══ Data section ══

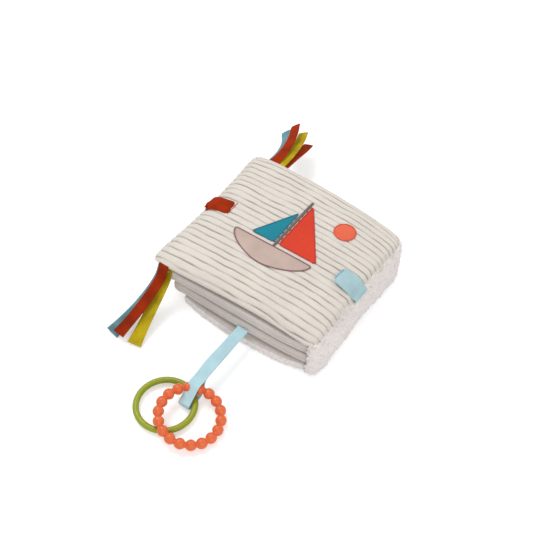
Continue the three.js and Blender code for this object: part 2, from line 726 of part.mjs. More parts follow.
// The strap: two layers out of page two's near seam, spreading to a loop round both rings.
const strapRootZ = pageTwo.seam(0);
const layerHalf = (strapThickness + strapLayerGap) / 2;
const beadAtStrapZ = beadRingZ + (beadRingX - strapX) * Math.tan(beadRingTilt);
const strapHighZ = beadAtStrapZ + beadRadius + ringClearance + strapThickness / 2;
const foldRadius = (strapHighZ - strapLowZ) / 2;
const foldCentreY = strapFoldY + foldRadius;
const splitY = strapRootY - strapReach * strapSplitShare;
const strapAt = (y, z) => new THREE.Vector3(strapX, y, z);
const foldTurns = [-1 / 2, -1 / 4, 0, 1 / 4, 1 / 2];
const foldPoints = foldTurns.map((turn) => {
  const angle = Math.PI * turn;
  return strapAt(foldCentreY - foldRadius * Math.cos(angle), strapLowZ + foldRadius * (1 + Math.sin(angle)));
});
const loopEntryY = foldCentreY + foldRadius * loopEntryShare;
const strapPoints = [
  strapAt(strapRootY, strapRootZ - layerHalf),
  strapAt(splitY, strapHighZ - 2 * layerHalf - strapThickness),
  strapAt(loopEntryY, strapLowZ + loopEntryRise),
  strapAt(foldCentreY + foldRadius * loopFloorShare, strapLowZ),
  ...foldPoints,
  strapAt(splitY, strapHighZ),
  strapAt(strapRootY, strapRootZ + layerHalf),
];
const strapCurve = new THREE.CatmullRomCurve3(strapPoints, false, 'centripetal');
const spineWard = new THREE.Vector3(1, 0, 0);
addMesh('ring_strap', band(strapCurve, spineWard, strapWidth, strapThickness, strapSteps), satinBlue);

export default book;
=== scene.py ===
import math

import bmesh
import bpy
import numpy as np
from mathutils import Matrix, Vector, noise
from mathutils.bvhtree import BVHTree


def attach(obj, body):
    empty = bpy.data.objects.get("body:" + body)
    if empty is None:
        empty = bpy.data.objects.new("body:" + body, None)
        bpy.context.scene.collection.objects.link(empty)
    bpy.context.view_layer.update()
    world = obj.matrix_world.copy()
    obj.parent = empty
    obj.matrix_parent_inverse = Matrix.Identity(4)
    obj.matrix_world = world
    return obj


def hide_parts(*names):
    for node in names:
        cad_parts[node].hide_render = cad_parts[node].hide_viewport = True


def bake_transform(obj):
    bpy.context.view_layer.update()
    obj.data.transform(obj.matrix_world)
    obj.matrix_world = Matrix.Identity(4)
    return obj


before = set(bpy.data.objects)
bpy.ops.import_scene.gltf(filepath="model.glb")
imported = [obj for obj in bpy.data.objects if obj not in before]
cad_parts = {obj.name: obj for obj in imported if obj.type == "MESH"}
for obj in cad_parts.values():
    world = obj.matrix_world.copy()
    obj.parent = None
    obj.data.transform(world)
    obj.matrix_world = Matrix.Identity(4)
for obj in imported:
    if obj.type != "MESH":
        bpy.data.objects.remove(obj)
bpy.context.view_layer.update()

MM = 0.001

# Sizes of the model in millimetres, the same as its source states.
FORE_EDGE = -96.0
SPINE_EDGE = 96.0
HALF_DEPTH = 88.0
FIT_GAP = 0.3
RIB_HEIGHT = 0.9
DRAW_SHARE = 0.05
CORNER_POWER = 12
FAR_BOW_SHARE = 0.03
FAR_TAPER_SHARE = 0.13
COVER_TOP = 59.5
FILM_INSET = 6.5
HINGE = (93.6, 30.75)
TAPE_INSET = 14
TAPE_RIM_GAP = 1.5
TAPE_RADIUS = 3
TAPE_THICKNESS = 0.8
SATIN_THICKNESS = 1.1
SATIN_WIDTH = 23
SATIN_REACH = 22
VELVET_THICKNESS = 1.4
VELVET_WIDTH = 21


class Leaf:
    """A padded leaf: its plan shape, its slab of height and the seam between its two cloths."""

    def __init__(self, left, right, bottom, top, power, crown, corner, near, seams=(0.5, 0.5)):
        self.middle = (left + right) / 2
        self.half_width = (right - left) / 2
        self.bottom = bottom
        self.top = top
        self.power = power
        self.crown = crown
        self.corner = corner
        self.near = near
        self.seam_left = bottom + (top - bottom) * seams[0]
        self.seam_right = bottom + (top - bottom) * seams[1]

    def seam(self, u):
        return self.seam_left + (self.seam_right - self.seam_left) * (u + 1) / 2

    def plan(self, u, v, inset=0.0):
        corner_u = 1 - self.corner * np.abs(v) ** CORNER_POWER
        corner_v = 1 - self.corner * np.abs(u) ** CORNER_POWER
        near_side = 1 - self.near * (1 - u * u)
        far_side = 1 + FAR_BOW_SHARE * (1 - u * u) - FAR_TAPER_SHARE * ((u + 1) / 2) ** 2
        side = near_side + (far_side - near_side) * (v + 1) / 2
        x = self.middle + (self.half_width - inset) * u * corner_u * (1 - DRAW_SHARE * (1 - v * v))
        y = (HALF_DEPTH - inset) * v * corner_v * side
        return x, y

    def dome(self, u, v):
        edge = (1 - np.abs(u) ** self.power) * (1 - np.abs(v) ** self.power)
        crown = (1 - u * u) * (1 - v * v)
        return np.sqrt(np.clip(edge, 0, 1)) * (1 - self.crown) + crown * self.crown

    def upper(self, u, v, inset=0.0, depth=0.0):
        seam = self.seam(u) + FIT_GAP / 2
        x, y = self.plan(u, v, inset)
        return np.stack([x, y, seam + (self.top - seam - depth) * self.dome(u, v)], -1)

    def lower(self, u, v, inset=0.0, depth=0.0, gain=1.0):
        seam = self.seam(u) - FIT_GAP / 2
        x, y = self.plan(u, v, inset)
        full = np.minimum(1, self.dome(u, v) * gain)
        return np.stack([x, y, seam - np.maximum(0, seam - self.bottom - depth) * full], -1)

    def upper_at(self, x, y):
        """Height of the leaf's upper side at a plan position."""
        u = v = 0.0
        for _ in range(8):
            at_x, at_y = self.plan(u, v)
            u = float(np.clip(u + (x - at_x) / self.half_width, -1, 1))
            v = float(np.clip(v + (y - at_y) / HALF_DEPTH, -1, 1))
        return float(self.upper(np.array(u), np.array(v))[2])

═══

* _Goal_
Please output the entire listing exactly as it stands.

* _Task output_
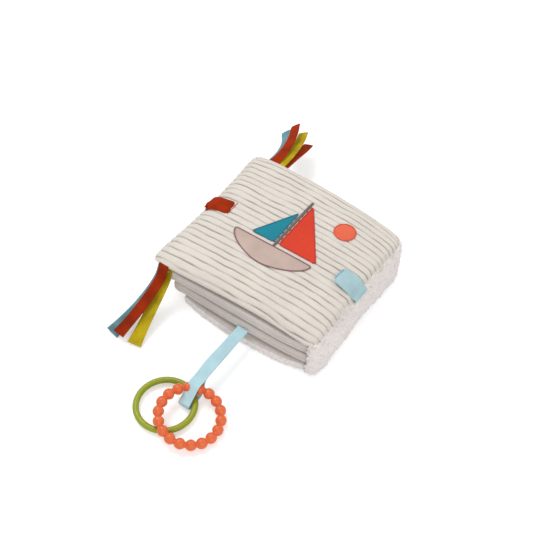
Continue the three.js and Blender code for this object: part 2, from line 726 of part.mjs. More parts follow.
// The strap: two layers out of page two's near seam, spreading to a loop round both rings.
const strapRootZ = pageTwo.seam(0);
const layerHalf = (strapThickness + strapLayerGap) / 2;
const beadAtStrapZ = beadRingZ + (beadRingX - strapX) * Math.tan(beadRingTilt);
const strapHighZ = beadAtStrapZ + beadRadius + ringClearance + strapThickness / 2;
const foldRadius = (strapHighZ - strapLowZ) / 2;
const foldCentreY = strapFoldY + foldRadius;
const splitY = strapRootY - strapReach * strapSplitShare;
const strapAt = (y, z) => new THREE.Vector3(strapX, y, z);
const foldTurns = [-1 / 2, -1 / 4, 0, 1 / 4, 1 / 2];
const foldPoints = foldTurns.map((turn) => {
  const angle = Math.PI * turn;
  return strapAt(foldCentreY - foldRadius * Math.cos(angle), strapLowZ + foldRadius * (1 + Math.sin(angle)));
});
const loopEntryY = foldCentreY + foldRadius * loopEntryShare;
const strapPoints = [
  strapAt(strapRootY, strapRootZ - layerHalf),
  strapAt(splitY, strapHighZ - 2 * layerHalf - strapThickness),
  strapAt(loopEntryY, strapLowZ + loopEntryRise),
  strapAt(foldCentreY + foldRadius * loopFloorShare, strapLowZ),
  ...foldPoints,
  strapAt(splitY, strapHighZ),
  strapAt(strapRootY, strapRootZ + layerHalf),
];
const strapCurve = new THREE.CatmullRomCurve3(strapPoints, false, 'centripetal');
const spineWard = new THREE.Vector3(1, 0, 0);
addMesh('ring_strap', band(strapCurve, spineWard, strapWidth, strapThickness, strapSteps), satinBlue);

export default book;
=== scene.py ===
import math

import bmesh
import bpy
import numpy as np
from mathutils import Matrix, Vector, noise
from mathutils.bvhtree import BVHTree


def attach(obj, body):
    empty = bpy.data.objects.get("body:" + body)
    if empty is None:
        empty = bpy.data.objects.new("body:" + body, None)
        bpy.context.scene.collection.objects.link(empty)
    bpy.context.view_layer.update()
    world = obj.matrix_world.copy()
    obj.parent = empty
    obj.matrix_parent_inverse = Matrix.Identity(4)
    obj.matrix_world = world
    return obj


def hide_parts(*names):
    for node in names:
        cad_parts[node].hide_render = cad_parts[node].hide_viewport = True


def bake_transform(obj):
    bpy.context.view_layer.update()
    obj.data.transform(obj.matrix_world)
    obj.matrix_world = Matrix.Identity(4)
    return obj


before = set(bpy.data.objects)
bpy.ops.import_scene.gltf(filepath="model.glb")
imported = [obj for obj in bpy.data.objects if obj not in before]
cad_parts = {obj.name: obj for obj in imported if obj.type == "MESH"}
for obj in cad_parts.values():
    world = obj.matrix_world.copy()
    obj.parent = None
    obj.data.transform(world)
    obj.matrix_world = Matrix.Identity(4)
for obj in imported:
    if obj.type != "MESH":
        bpy.data.objects.remove(obj)
bpy.context.view_layer.update()

MM = 0.001

# Sizes of the model in millimetres, the same as its source states.
FORE_EDGE = -96.0
SPINE_EDGE = 96.0
HALF_DEPTH = 88.0
FIT_GAP = 0.3
RIB_HEIGHT = 0.9
DRAW_SHARE = 0.05
CORNER_POWER = 12
FAR_BOW_SHARE = 0.03
FAR_TAPER_SHARE = 0.13
COVER_TOP = 59.5
FILM_INSET = 6.5
HINGE = (93.6, 30.75)
TAPE_INSET = 14
TAPE_RIM_GAP = 1.5
TAPE_RADIUS = 3
TAPE_THICKNESS = 0.8
SATIN_THICKNESS = 1.1
SATIN_WIDTH = 23
SATIN_REACH = 22
VELVET_THICKNESS = 1.4
VELVET_WIDTH = 21


class Leaf:
    """A padded leaf: its plan shape, its slab of height and the seam between its two cloths."""

    def __init__(self, left, right, bottom, top, power, crown, corner, near, seams=(0.5, 0.5)):
        self.middle = (left + right) / 2
        self.half_width = (right - left) / 2
        self.bottom = bottom
        self.top = top
        self.power = power
        self.crown = crown
        self.corner = corner
        self.near = near
        self.seam_left = bottom + (top - bottom) * seams[0]
        self.seam_right = bottom + (top - bottom) * seams[1]

    def seam(self, u):
        return self.seam_left + (self.seam_right - self.seam_left) * (u + 1) / 2

    def plan(self, u, v, inset=0.0):
        corner_u = 1 - self.corner * np.abs(v) ** CORNER_POWER
        corner_v = 1 - self.corner * np.abs(u) ** CORNER_POWER
        near_side = 1 - self.near * (1 - u * u)
        far_side = 1 + FAR_BOW_SHARE * (1 - u * u) - FAR_TAPER_SHARE * ((u + 1) / 2) ** 2
        side = near_side + (far_side - near_side) * (v + 1) / 2
        x = self.middle + (self.half_width - inset) * u * corner_u * (1 - DRAW_SHARE * (1 - v * v))
        y = (HALF_DEPTH - inset) * v * corner_v * side
        return x, y

    def dome(self, u, v):
        edge = (1 - np.abs(u) ** self.power) * (1 - np.abs(v) ** self.power)
        crown = (1 - u * u) * (1 - v * v)
        return np.sqrt(np.clip(edge, 0, 1)) * (1 - self.crown) + crown * self.crown

    def upper(self, u, v, inset=0.0, depth=0.0):
        seam = self.seam(u) + FIT_GAP / 2
        x, y = self.plan(u, v, inset)
        return np.stack([x, y, seam + (self.top - seam - depth) * self.dome(u, v)], -1)

    def lower(self, u, v, inset=0.0, depth=0.0, gain=1.0):
        seam = self.seam(u) - FIT_GAP / 2
        x, y = self.plan(u, v, inset)
        full = np.minimum(1, self.dome(u, v) * gain)
        return np.stack([x, y, seam - np.maximum(0, seam - self.bottom - depth) * full], -1)

    def upper_at(self, x, y):
        """Height of the leaf's upper side at a plan position."""
        u = v = 0.0
        for _ in range(8):
            at_x, at_y = self.plan(u, v)
            u = float(np.clip(u + (x - at_x) / self.half_width, -1, 1))
            v = float(np.clip(v + (y - at_y) / HALF_DEPTH, -1, 1))
        return float(self.upper(np.array(u), np.array(v))[2])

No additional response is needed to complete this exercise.